• _Given information_:
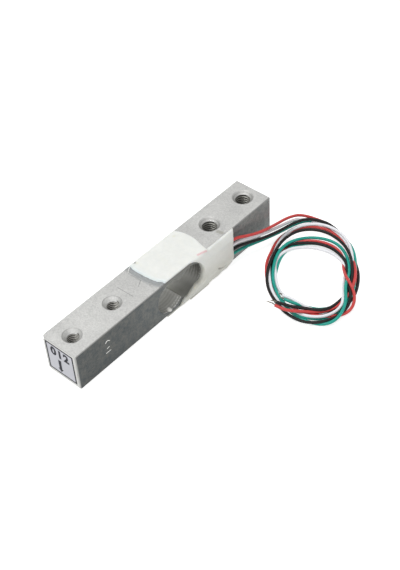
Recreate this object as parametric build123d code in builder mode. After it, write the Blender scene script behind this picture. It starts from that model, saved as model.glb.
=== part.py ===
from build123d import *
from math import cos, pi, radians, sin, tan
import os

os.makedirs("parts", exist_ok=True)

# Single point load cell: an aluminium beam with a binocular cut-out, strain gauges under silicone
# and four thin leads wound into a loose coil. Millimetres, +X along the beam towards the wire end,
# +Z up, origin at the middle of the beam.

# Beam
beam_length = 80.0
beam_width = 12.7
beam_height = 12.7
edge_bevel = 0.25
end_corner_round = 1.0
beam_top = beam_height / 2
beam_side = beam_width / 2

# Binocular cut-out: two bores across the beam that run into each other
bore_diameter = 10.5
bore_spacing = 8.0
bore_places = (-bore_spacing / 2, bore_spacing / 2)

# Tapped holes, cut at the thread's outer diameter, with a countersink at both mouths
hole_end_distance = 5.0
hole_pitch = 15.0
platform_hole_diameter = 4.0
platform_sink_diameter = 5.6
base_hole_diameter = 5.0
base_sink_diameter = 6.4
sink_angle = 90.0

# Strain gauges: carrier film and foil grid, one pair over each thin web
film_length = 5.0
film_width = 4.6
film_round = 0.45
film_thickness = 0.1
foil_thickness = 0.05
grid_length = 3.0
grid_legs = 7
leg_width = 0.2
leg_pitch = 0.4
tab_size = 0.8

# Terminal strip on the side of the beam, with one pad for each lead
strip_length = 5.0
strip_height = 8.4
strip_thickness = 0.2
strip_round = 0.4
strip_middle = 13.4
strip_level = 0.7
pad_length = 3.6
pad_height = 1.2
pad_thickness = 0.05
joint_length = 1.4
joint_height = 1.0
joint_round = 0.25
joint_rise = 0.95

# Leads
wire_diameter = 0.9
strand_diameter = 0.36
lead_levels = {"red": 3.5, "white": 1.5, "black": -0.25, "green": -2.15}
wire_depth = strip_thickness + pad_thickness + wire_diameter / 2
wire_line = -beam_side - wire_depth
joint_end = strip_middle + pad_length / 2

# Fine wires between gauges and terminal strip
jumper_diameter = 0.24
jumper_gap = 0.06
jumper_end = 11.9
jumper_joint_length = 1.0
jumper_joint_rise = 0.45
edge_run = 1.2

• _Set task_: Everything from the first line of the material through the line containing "beam_side = beam_width / 2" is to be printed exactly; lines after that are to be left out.

• _Exercise response_:
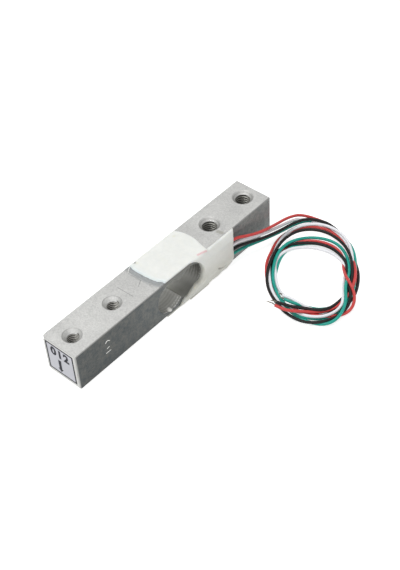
Recreate this object as parametric build123d code in builder mode. After it, write the Blender scene script behind this picture. It starts from that model, saved as model.glb.
=== part.py ===
from build123d import *
from math import cos, pi, radians, sin, tan
import os

os.makedirs("parts", exist_ok=True)

# Single point load cell: an aluminium beam with a binocular cut-out, strain gauges under silicone
# and four thin leads wound into a loose coil. Millimetres, +X along the beam towards the wire end,
# +Z up, origin at the middle of the beam.

# Beam
beam_length = 80.0
beam_width = 12.7
beam_height = 12.7
edge_bevel = 0.25
end_corner_round = 1.0
beam_top = beam_height / 2
beam_side = beam_width / 2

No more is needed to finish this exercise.